● **Raw data**:
::::::

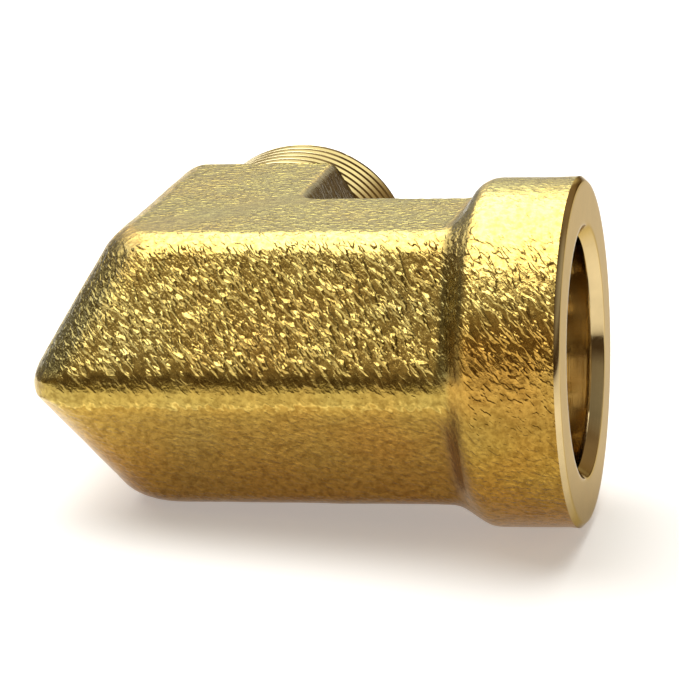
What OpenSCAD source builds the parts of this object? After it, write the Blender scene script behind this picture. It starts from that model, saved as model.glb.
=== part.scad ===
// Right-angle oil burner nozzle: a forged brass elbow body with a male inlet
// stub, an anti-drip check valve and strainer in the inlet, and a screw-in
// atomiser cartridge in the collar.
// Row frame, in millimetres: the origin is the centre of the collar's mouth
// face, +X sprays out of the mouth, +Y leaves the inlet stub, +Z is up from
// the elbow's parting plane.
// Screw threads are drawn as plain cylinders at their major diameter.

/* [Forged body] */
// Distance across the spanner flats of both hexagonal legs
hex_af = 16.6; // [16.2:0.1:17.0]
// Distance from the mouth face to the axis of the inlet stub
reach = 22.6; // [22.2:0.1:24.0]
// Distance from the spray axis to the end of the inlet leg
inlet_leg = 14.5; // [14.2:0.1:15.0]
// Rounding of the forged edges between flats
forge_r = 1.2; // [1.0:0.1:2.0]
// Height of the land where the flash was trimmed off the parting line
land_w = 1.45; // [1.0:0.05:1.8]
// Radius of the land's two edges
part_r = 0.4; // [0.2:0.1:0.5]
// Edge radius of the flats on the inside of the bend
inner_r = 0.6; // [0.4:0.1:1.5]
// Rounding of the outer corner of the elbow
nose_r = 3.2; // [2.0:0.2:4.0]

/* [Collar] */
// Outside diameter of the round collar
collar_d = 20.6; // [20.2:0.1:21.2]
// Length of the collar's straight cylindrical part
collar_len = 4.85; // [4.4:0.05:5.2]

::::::

● **Stated exercise**: Your task is to repeat each line of the material exactly.

● **Task answer**:
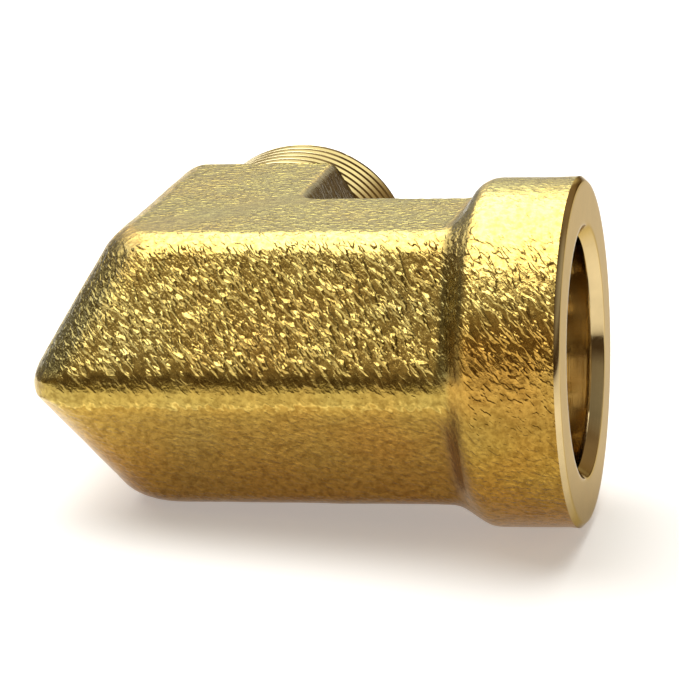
What OpenSCAD source builds the parts of this object? After it, write the Blender scene script behind this picture. It starts from that model, saved as model.glb.
=== part.scad ===
// Right-angle oil burner nozzle: a forged brass elbow body with a male inlet
// stub, an anti-drip check valve and strainer in the inlet, and a screw-in
// atomiser cartridge in the collar.
// Row frame, in millimetres: the origin is the centre of the collar's mouth
// face, +X sprays out of the mouth, +Y leaves the inlet stub, +Z is up from
// the elbow's parting plane.
// Screw threads are drawn as plain cylinders at their major diameter.

/* [Forged body] */
// Distance across the spanner flats of both hexagonal legs
hex_af = 16.6; // [16.2:0.1:17.0]
// Distance from the mouth face to the axis of the inlet stub
reach = 22.6; // [22.2:0.1:24.0]
// Distance from the spray axis to the end of the inlet leg
inlet_leg = 14.5; // [14.2:0.1:15.0]
// Rounding of the forged edges between flats
forge_r = 1.2; // [1.0:0.1:2.0]
// Height of the land where the flash was trimmed off the parting line
land_w = 1.45; // [1.0:0.05:1.8]
// Radius of the land's two edges
part_r = 0.4; // [0.2:0.1:0.5]
// Edge radius of the flats on the inside of the bend
inner_r = 0.6; // [0.4:0.1:1.5]
// Rounding of the outer corner of the elbow
nose_r = 3.2; // [2.0:0.2:4.0]

/* [Collar] */
// Outside diameter of the round collar
collar_d = 20.6; // [20.2:0.1:21.2]
// Length of the collar's straight cylindrical part
collar_len = 4.85; // [4.4:0.05:5.2]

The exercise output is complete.